--- Start of Extracted records ---
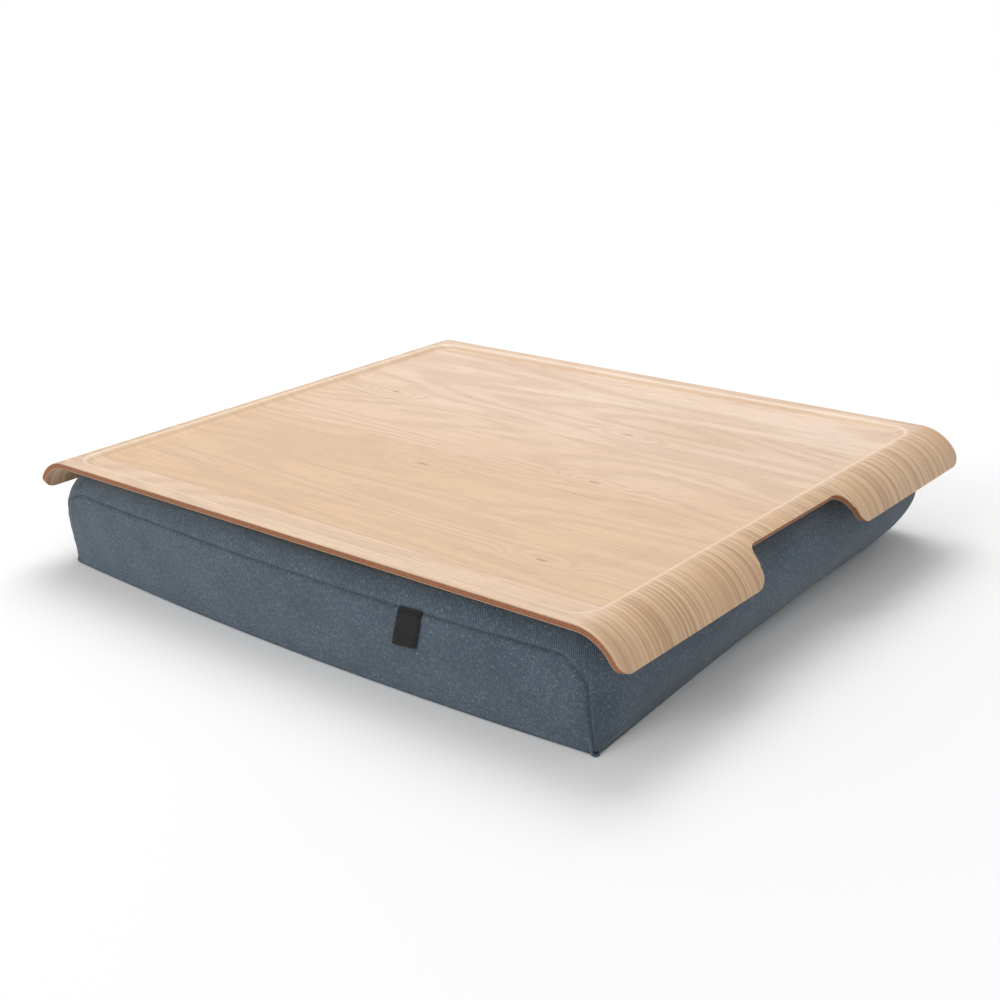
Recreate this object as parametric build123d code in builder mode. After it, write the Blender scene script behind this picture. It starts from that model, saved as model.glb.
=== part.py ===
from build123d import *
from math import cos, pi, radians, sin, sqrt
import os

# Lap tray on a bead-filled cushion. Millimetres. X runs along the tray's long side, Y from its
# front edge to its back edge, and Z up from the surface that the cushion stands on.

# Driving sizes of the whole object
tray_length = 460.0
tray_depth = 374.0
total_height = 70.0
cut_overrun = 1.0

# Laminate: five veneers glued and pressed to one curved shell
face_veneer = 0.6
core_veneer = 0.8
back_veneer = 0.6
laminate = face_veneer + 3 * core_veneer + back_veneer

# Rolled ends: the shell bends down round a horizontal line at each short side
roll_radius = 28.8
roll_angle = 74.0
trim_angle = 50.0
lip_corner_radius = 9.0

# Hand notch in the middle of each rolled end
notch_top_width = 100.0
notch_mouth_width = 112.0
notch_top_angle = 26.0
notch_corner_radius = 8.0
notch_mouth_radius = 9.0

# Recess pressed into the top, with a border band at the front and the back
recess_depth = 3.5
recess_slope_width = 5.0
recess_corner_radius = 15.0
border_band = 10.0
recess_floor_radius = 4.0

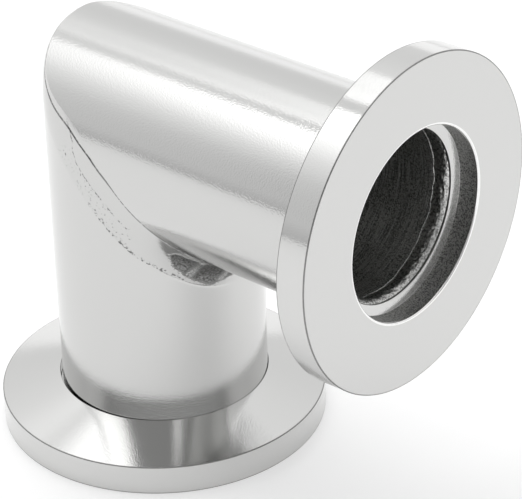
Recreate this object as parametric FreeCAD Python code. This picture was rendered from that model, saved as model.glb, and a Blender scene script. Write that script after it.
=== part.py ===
--- End of Extracted records ---
# [Given request]
Please write out the material word for word from its first line through the line holding "cut_overrun = 1.0", including both, and no line past it.

# [Result]
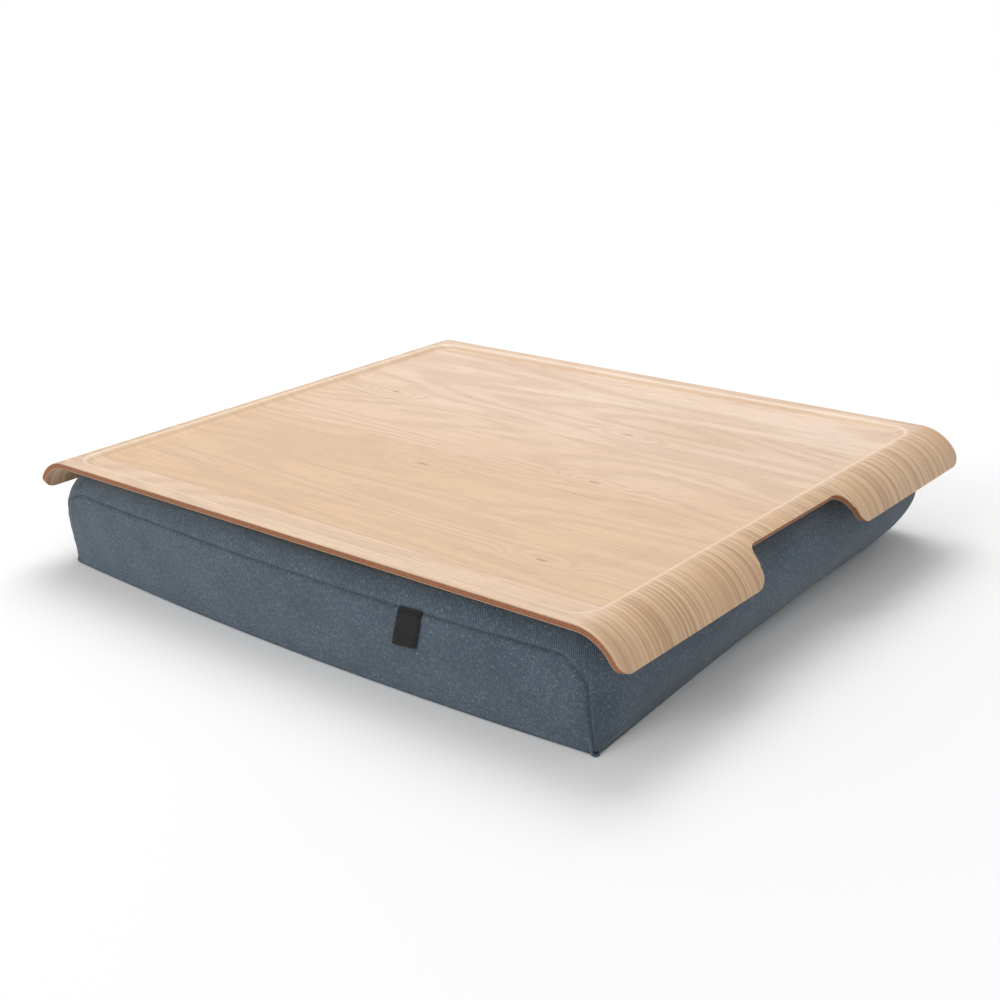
Recreate this object as parametric build123d code in builder mode. After it, write the Blender scene script behind this picture. It starts from that model, saved as model.glb.
=== part.py ===
from build123d import *
from math import cos, pi, radians, sin, sqrt
import os

# Lap tray on a bead-filled cushion. Millimetres. X runs along the tray's long side, Y from its
# front edge to its back edge, and Z up from the surface that the cushion stands on.

# Driving sizes of the whole object
tray_length = 460.0
tray_depth = 374.0
total_height = 70.0
cut_overrun = 1.0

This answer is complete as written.